» **Job**:
Begin at the line containing "obj.matrix_world = Matrix.Identity(4)" and stop at the line containing "camera_roll = math.radians(0.10)"; copy those lines exactly, ends included, and nothing else.

» **Recorded information**:
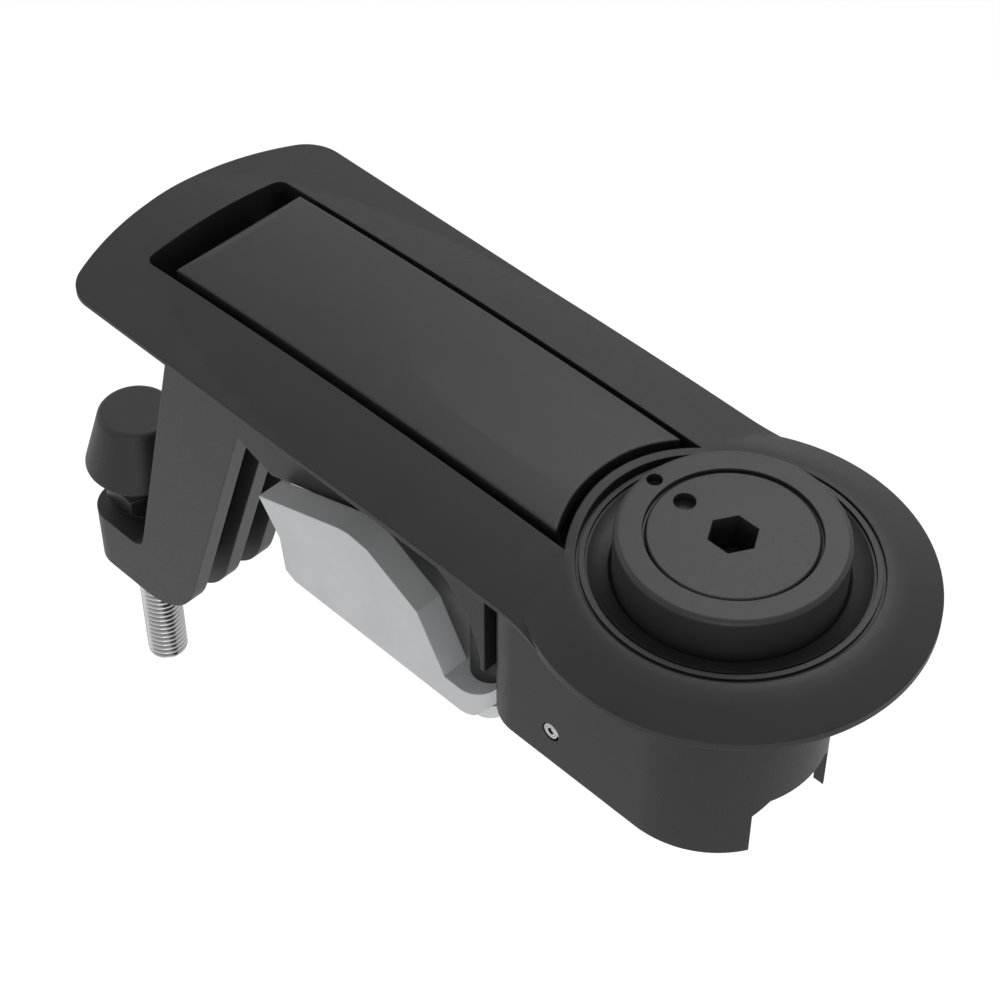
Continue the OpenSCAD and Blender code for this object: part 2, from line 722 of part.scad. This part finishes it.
// Release rocker: hub on the pin, two arms under the button's legs and the catch nose
module rocker() {
    top = -arm_top;
    color([0.55, 0.55, 0.56]) difference() {
        union() {
            both_sides() translate([-rocker_x, rocker_hub_w / 2, -rocker_depth]) rotate([90, 0, 0])
                cylinder(r = rocker_hub_r, h = rocker_hub_w / 2 - 3);
            both_sides() translate([0, leg_inner + leg_t + 0.5, 0]) rotate([90, 0, 0]) linear_extrude(leg_t + 1)
                polygon([[-rocker_x, -rocker_depth + rocker_hub_r], [-leg_x - leg_w / 2 - 1, top], [arm_tip_x, top],
                    [arm_tip_x, top - arm_t], [-rocker_x, -rocker_depth - rocker_hub_r]]);
            across(nose_w) nose_outline();
            across(rocker_hub_w) translate([-rocker_x - 5, -rocker_depth + 2.4]) square([3.6, 4]);
        }
        translate([-rocker_x, 0, -rocker_depth]) rotate([90, 0, 0]) cylinder(r = rocker_pin_r + fit, h = 60, center = true);
        translate([-rocker_x, 0, -rocker_depth]) rotate([90, 0, 0]) cylinder(r = rocker_hub_r + 0.6, h = 6, center = true);
    }
}

module nose_outline() {
    tip = hook_tip - gap;
    polygon([[-rocker_x - 2, -rocker_depth + 6.3], [-rocker_x - 7.6, -rocker_depth + 14.5],
        [-rocker_x - 7.6, -hook_bottom + 6.7], [-hook_tip + 2.6, -hook_bottom + 6.7], [-tip, -hook_bottom + 5.1],
        [-tip, -hook_bottom + 3.1], [-hook_tip + 3, -hook_bottom + 2.1], [-hook_tip + 3, -rocker_depth + 12.5],
        [-rocker_x - 5, -rocker_depth + 2.5]]);
}

// Coiled spring pin, rolled from strip
module rocker_pin() {
    turns = 2.25;
    strip = 0.42;
    pitch = 0.5;
    steps = 54;
    outer = [for (i = [0:steps]) let (a = i * turns * 360 / steps, r = rocker_pin_r - pitch * turns * i / steps) r * [cos(a), sin(a)]];
    inner = [for (i = [steps:-1:0]) let (a = i * turns * 360 / steps, r = rocker_pin_r - strip - pitch * turns * i / steps)
        r * [cos(a), sin(a)]];
    color("silver") translate([-rocker_x, 0, -rocker_depth]) rotate([90, 0, 0])
        linear_extrude(2 * box_half - 0.2, center = true) polygon(concat(outer, inner));
}

module rocker_spring() {
    mean_r = rocker_pin_r + 0.7;
    color("gainsboro") translate([-rocker_x, 2.1, -rocker_depth]) rotate([90, 0, 0]) coil(mean_r, 0.4, 4, 4.2, 3, 6, steps = 16);
}

// Zinc-plated stud with a plain shank in the bumper
module adjusting_screw() {
    r = screw_d / 2;
    color("silver") translate([-bumper_x, 0, -screw_tip]) union() {
        cylinder(r1 = r - 1, r2 = r, h = 1);
        translate([0, 0, 1]) cylinder(r = r, h = screw_tip - bumper_top - 5);
    }
}

module jam_nut() {
    color([0.14, 0.14, 0.14]) translate([-bumper_x, 0, -foot_depth + 1.2]) difference() {
        cylinder(r = nut_af / sqrt(3), h = nut_h, $fn = 6);
        translate([0, 0, -1]) cylinder(d = screw_d + 2 * fit, h = nut_h + 2);
    }
}

module jam_washer() {
    color([0.14, 0.14, 0.14]) translate([-bumper_x, 0, -foot_depth]) ring(nut_af / 2 + 0.3, screw_d / 2 + 2 * fit, 1.2);
}

// Tapered rubber bumper, bonded round the stud's plain end
module bumper() {
    color([0.15, 0.15, 0.15]) translate([-bumper_x, 0, -bumper_top - bumper_h]) rotate_extrude() polygon(concat(
        [[0, bumper_h - 4 + fit], [0, bumper_h]],
        [for (p = arc_pts([bumper_face_d / 2 - 1.5, bumper_h - 1.5], 1.5, 90, 12, 5)) p],
        [[bumper_base_d / 2, 1.2], [bumper_base_d / 2 - 0.8, 0], [screw_d / 2 + fit, 0], [screw_d / 2 + fit, bumper_h - 4 + fit]]));
}

module bumper_washer() {
    color("silver") translate([-bumper_x, 0, -bumper_top - bumper_h - 1.5]) ring(bumper_base_d / 2 - 3, screw_d / 2 + fit, 1.5);
}

// Zinc-plated U-shaped bracket: two cheeks with a pair of horns each, on one base
module mounting_bracket() {
    base_end = post_x - 4.6;
    left = pivot_x - 25;
    color([0.75, 0.76, 0.77]) difference() {
        union() {
            both_sides() translate([0, bracket_w / 2, 0]) rotate([90, 0, 0]) linear_extrude(bracket_cheek) cheek_outline(left);
            intersection() {
                across(bracket_w) polygon([[-left, -post_depth], [-base_end, -post_depth], [-base_end, -bracket_depth + 2],
                    [-base_end - 2, -bracket_depth], [-left + 2.6, -bracket_depth], [-left, -bracket_depth + 1.4]]);
                translate([0, 0, -bracket_depth - 1]) linear_extrude(bracket_depth) base_plan(left, base_end);
            }
        }
        both_sides() translate([-post_x, post_spacing / 2, -bracket_depth - 1]) cylinder(r = 2.75, h = 10);
    }
}

// Plan of the bracket's base, rounded at the corners next to the body
module base_plan(left, base_end) {
    r = 5;
    half = bracket_w / 2;
    edge = concat([[-left, half]], arc_pts([-base_end - r, half - r], r, 90, 0, 8));
    polygon(concat(edge, [for (i = [len(edge) - 1:-1:0]) [edge[i][0], -edge[i][1]]]));
}

module cheek_outline(left) {
    polygon([[-left - 6.7, -post_depth + 11.7], [-left + 17.4, -post_depth + 20.1], [-left + 20.2, -post_depth + 20.6],
        [-left + 25.5, -post_depth + 20], [-post_x - 12, -post_depth + 12.9], [-post_x - 5, -post_depth + 0.7],
        [-post_x - 4.8, -post_depth], [-post_x - 4.8, -bracket_depth], [-left + 2.6, -bracket_depth],
        [-left, -bracket_depth + 1.4], [-left - 1.1, -post_depth + 3.8]]);
}

module bracket_screws() {
    color("silver") both_sides() translate([-post_x, post_spacing / 2, -bracket_depth - 1]) pan_head(4.2, 3, 2.5, 20);
}

module bracket_washers() {
    color("silver") both_sides() translate([-post_x, post_spacing / 2, -bracket_depth - 1]) ring(4.6, 2.5 + 2 * fit, 1);
}

housing();
button_guide();
flange_gasket();
handle();
pawl_lever();
handle_screws();
pivot_pin();
pivot_clip();
pivot_bushes();
lever_springs();
rest_pads();
button();
button_seal();
button_spring();
lock_plug();
plug_seal();
plug_clip();
lock_cam();
cam_screw();
rocker();
rocker_pin();
rocker_spring();
adjusting_screw();
jam_nut();
jam_washer();
bumper();
bumper_washer();
mounting_bracket();
bracket_screws();
bracket_washers();
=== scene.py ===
import math

import bmesh
import bpy
from mathutils import Matrix, Vector


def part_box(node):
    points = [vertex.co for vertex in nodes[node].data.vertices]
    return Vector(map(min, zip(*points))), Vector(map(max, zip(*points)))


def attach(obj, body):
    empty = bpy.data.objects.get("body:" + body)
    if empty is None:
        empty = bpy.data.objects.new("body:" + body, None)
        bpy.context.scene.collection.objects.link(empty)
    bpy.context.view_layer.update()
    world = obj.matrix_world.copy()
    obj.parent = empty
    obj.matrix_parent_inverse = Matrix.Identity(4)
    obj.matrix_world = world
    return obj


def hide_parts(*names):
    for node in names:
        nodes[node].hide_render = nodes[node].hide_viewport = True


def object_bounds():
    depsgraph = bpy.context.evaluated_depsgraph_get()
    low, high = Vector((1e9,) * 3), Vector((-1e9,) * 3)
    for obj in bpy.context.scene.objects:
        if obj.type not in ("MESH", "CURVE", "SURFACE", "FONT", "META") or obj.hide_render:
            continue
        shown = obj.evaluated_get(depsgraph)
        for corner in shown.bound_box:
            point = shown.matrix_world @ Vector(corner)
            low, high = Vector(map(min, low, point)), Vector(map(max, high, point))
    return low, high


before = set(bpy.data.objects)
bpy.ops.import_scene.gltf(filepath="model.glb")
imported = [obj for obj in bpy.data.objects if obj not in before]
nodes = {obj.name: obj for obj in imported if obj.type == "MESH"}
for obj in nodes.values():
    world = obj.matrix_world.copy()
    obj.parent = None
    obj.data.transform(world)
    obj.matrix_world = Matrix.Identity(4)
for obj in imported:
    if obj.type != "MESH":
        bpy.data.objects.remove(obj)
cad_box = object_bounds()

MM = 0.001

# Camera
# A long lens above the round end of the latch, looking along the handle from the right front.
# The latch is seen at 45 degrees from above, as it would be photographed on a bench.
camera_place = Vector((179.1, -236.1, 320.5)) * MM
camera_right = Vector((0.7094, 0.7048, 0.0))
camera_up = Vector((-0.5036, 0.5069, 0.6997))
camera_back = camera_right.cross(camera_up).normalized()
camera_roll = math.radians(0.10)

lens = bpy.data.cameras.new("camera")
lens.lens = 90.9
lens.sensor_width = 36.0
lens.clip_start = 0.01
lens.clip_end = 20.0
camera = bpy.data.objects.new("camera", lens)
bpy.context.scene.collection.objects.link(camera)
turn = Matrix((camera_right, camera_up, camera_back)).transposed().to_4x4()
camera.matrix_world = Matrix.Translation(camera_place) @ turn @ Matrix.Rotation(camera_roll, 4, "Z")
bpy.context.scene.camera = camera
bpy.context.scene.view_settings.view_transform = "Standard"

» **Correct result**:
    obj.matrix_world = Matrix.Identity(4)
for obj in imported:
    if obj.type != "MESH":
        bpy.data.objects.remove(obj)
cad_box = object_bounds()

MM = 0.001

# Camera
# A long lens above the round end of the latch, looking along the handle from the right front.
# The latch is seen at 45 degrees from above, as it would be photographed on a bench.
camera_place = Vector((179.1, -236.1, 320.5)) * MM
camera_right = Vector((0.7094, 0.7048, 0.0))
camera_up = Vector((-0.5036, 0.5069, 0.6997))
camera_back = camera_right.cross(camera_up).normalized()
camera_roll = math.radians(0.10)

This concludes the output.